(YOUR GOAL): Show each line of the data below that has the string "from" in it.
★ ★ ★ ★ ★ ★ ★
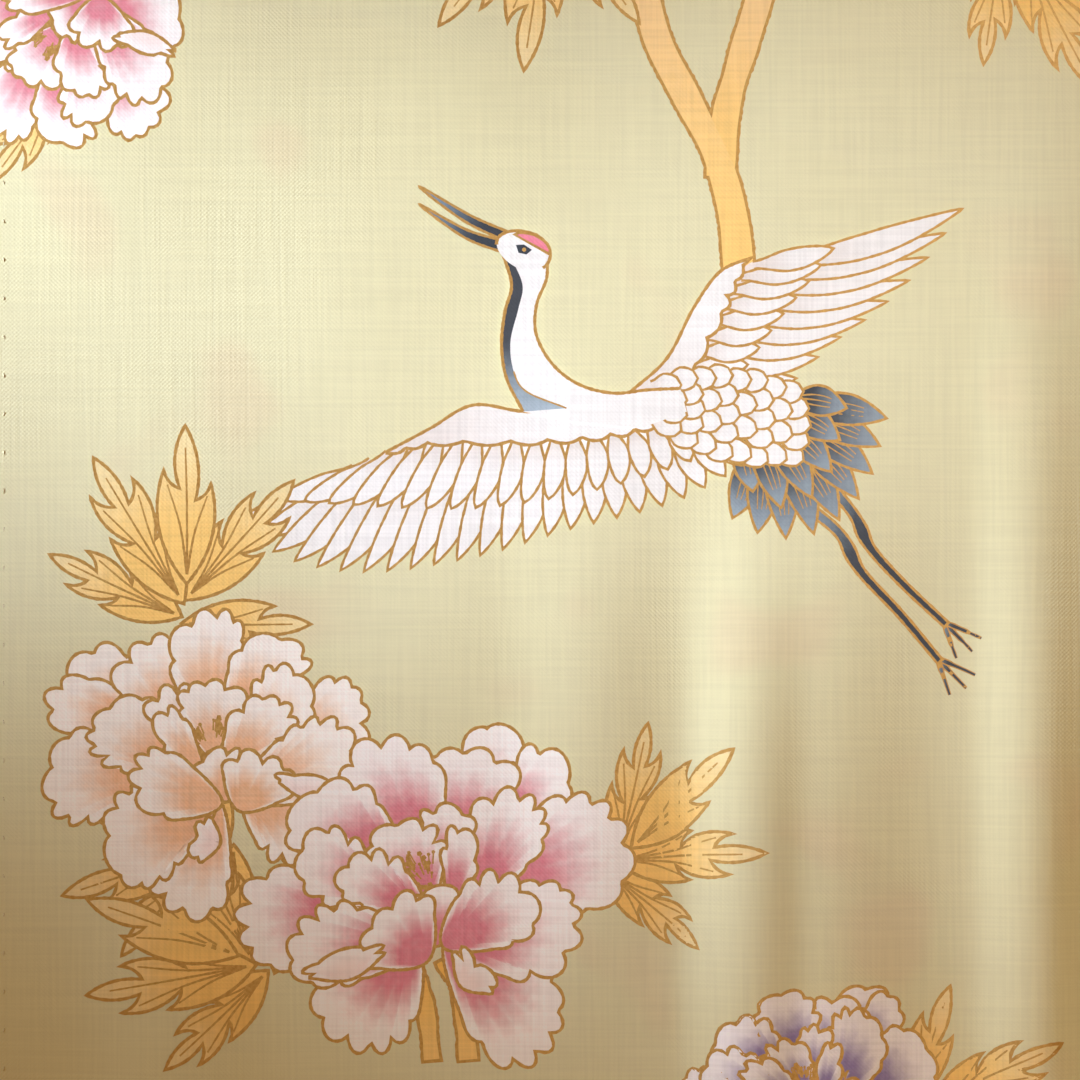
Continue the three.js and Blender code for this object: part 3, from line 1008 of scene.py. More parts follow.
# White ground under the feet of the feathers of each wing
WING_GROUNDS = (
    ((-78, -17), (-60, -9), (-30, -4), (0, -2), (26, -2), (30, -12), (6, -17), (-30, -23), (-64, -23)),
    ((10, 2), (16, 16), (24, 30), (32, 42), (41, 43), (44, 36), (38, 20), (34, 6)),
)
# The leading band of the raised and of the low wing: upper and lower line, scallops, depth
WING_BANDS = (
    (
        ((-4, 3), (8, 14), (16, 29), (24, 40), (34, 44.5)),
        ((12, 4), (18, 16), (24, 28), (27, 35), (31, 42)),
        6, 2.0,
    ),
    (
        ((-76, -14), (-63, -7), (-50, 0), (-34, -2), (-14, -1), (4, 2), (18, 3)),
        ((-76, -14.5), (-62, -11), (-34, -10.5), (-12, -9), (4, -6), (20, -3)),
        11, 1.6,
    ),
)
# The neck's front, rear and throat lines from the breast up, in the crane's own plan
NECK_FRONT = ((-35, -2), (-40, 8), (-41.5, 18), (-40.5, 28), (-38.5, 36), (-41, 45))
NECK_REAR = (
    (12, 5), (2, 4.5), (-8, 3.5), (-18, 6), (-26, 12), (-31, 21), (-31, 30), (-28, 38), (-28, 45),
)
THROAT = ((-22, -1), (-34, 4), (-37.8, 10), (-38.8, 19), (-36.4, 29), (-35.2, 36), (-38.5, 44))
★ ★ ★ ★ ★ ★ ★
(THE COMPLETED TASK):
Continue the three.js and Blender code for this object: part 3, from line 1008 of scene.py. More parts follow.
# The neck's front, rear and throat lines from the breast up, in the crane's own plan